Articles | Volume 9, issue 8
Atmos. Chem. Phys., 9, 2805–2824, 2009
Atmos. Chem. Phys., 9, 2805–2824, 2009

  27 Apr 2009

27 Apr 2009

Studies of heterogeneous freezing by three different desert dust samples

P. J. Connolly1, O. Möhler2, P. R. Field3, H. Saathoff2, R. Burgess1, T. Choularton1, and M. Gallagher1 P. J. Connolly et al.
  • 1School of Earth, Atmospheric and Environmental Sciences, The University of Manchester, UK
  • 2IMK-AAF Forschungszentrum Karlsruhe, Germany
  • 3Met Office, Exeter, UK

Abstract. We present results of experiments at the aerosol interactions and dynamics in the atmosphere (AIDA) chamber facility looking at the freezing of water by three different types of mineral particles at temperatures between −12°C and −33°C. The three different dusts are Asia Dust-1 (AD1), Sahara Dust-2 (SD2) and Arizona test Dust (ATD). The dust samples used had particle concentrations of sizes that were log-normally distributed with mode diameters between 0.3 and 0.5 μm and standard deviations, σg, of 1.6–1.9. The results from the freezing experiments are consistent with the singular hypothesis of ice nucleation. The dusts showed different nucleation abilities, with ATD showing a rather sharp increase in ice-active surface site density at temperatures less than −24°C. AD1 was the next most efficient freezing nuclei and showed a more gradual increase in activity than the ATD sample. SD2 was the least active freezing nuclei.
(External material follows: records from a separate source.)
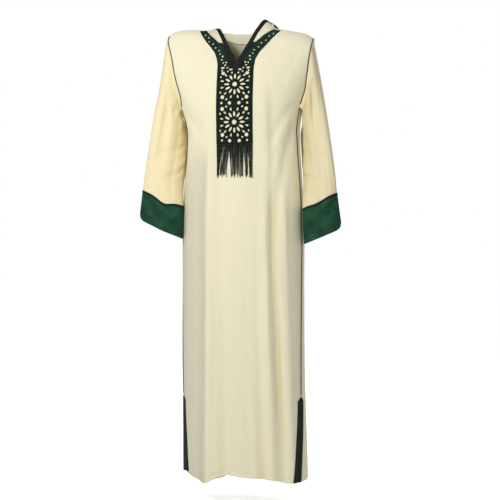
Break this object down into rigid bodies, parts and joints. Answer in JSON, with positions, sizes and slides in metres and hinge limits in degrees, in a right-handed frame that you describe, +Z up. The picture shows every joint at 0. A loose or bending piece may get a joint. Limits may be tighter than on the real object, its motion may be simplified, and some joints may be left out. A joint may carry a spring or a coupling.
{
  "type": "hooded djellaba robe",
  "caption": "Long hooded robe worn on no one: V neck with cutwork bib and fringe, long sleeves with wide velvet cuffs, side slits, hood lying on the back.",
  "frame": {"origin": "middle of the neck opening, on the wearer's shoulders at the height of the side neck points, where the robe is held", "axes": "+Z up along the robe's length, -Y to the front, +X to the wearer's left"},
  "size_m": [0.626, 0.2867, 1.4339],
  "materials": {
    "robe_cloth": "smooth crepe weave, matt, pale ivory",
    "sleeve_cloth": "the same crepe, a little warmer",
    "velvet": "short-pile velvet, deep green",
    "cutwork_velvet": "velvet with open cutwork, very dark green",
    "dark_binding": "satin tape, cord and thread, near black",
    "dark_band": "velvet band, near black"
  },
  "bodies": {
    "root": {"front_panel": "robe_cloth", "back_panel": "robe_cloth", "hood_right": "robe_cloth", "hood_left": "robe_cloth", "sleeve_right": "sleeve_cloth", "sleeve_left": "sleeve_cloth", "cuff_right": "velvet", "cuff_left": "velvet", "cutwork_plastron": "cutwork_velvet", "edge_binding": "dark_binding", "fringe": "dark_binding", "armhole_piping_right": "dark_binding", "armhole_piping_left": "dark_binding", "side_piping_right": "dark_binding", "side_piping_left": "dark_binding", "slit_band_front_right": "dark_band", "slit_band_front_left": "dark_band", "slit_band_back_right": "dark_band", "slit_band_back_left": "dark_band", "hem_facing_front": "dark_band", "hem_facing_back": "dark_band"}
  },
  "joints": []
}
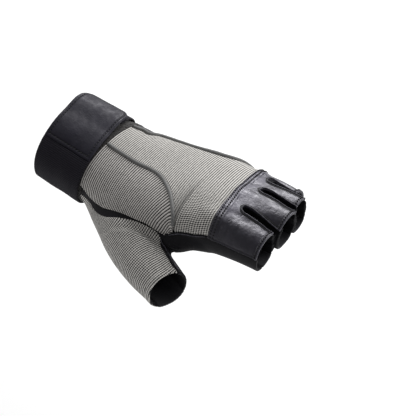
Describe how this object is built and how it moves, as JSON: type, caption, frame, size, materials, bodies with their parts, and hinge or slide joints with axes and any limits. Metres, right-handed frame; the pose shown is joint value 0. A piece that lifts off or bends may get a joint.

We used data taken with particle counting probes to derive the ice-active surface site density forming on the dust as a function of temperature for each of the three samples and polynomial curves are fitted to this data. The curve fits are then used independently within a bin microphysical model to simulate the ice formation rates from the experiments in order to test the validity of parameterising the data with smooth curves. Good agreement is found between the measurements and the model for AD1 and SD2; however, the curve for ATD does not yield results that agree well with the observations. The reason for this is that more experiments between −20 and −24°C are needed to quantify the rather sharp increase in ice-active surface site density on ATD in this temperature regime. The curves presented can be used as parameterisations in atmospheric cloud models where cooling rates of approximately 1°C min−1 or more are present to predict the concentration of ice crystals forming by the condensation-freezing mode of ice nucleation. Finally a polynomial is fitted to all three samples together in order to have a parameterisation describing the average ice-active surface site density vs. temperature for an equal mixture of the three dust samples.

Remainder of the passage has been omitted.